ECN (Electronic Communication Network) Brokers

ECN brokers connect your orders directly to a network of participants—banks, institutions, other traders. You see the best bid and ask prices in real time, and your orders get matched automatically with the best available counterpart.

This is the most transparent and direct form of trading you can get through a broker, offering:

  • Very tight spreads, sometimes near zero. (But keep an eye on the commissions.)
  • Full depth of market, showing real order books

ECN brokers are ideal for advanced or high-volume traders who care about raw pricing, high-speed execution, and minimal interference. Just be prepared for higher minimum deposits and potentially more complex platforms.

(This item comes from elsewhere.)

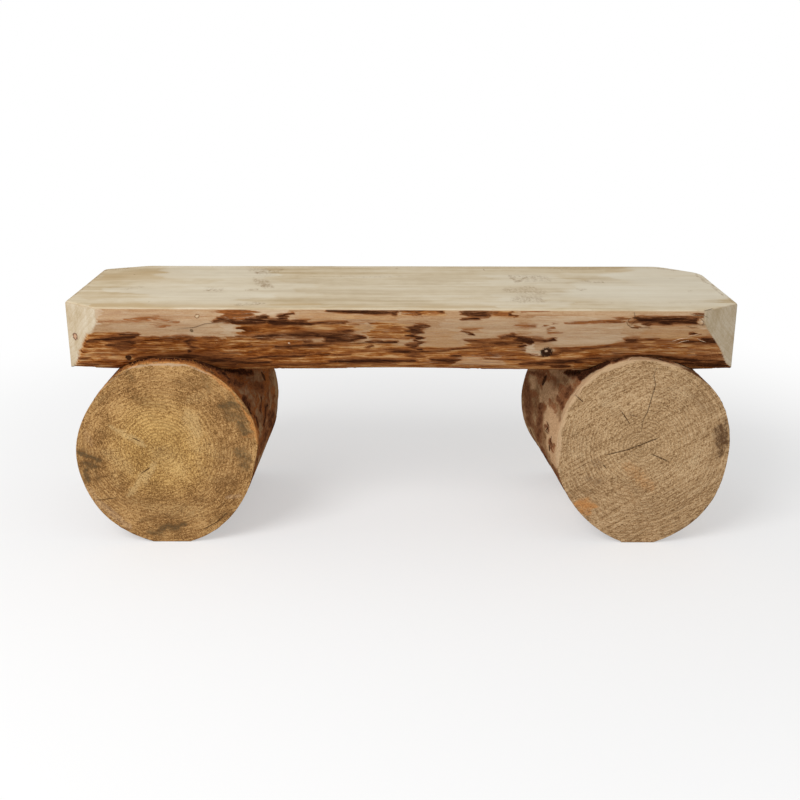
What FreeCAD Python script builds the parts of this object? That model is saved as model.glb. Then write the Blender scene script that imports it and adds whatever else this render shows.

DMA (Direct Market Access) Brokers

DMA is similar to ECN, but with even more control. You’re literally placing trades into the order book, just like an institutional trader. You can see and interact with real market liquidity, including placing orders between bid and ask prices.

This type of broker is especially popular among professional traders, particularly those trading equities and futures, and want full transparency with no markup or hidden fees.

Using DMA brokers is not very common among retail traders because it often requires large accounts and pro-level platforms.

PAMM Brokers

PAMM stands for Percentage Allocation Management Module. It’s not a broker type per se, but a service offered by some brokers that allows investors to allocate funds to a professional trader’s account.

Here’s how it works:

  • A pro trader manages their own account
  • Other traders invest in it
  • Profits (and losses) are shared proportionally based on each investor’s contribution

PAMM can be a viable choice for hands-off investors who want exposure to trading without learning strategies or placing trades themselves. But it comes with risks—if the trader loses, you lose too. You are giving up a lot of control when you use a PAMM service.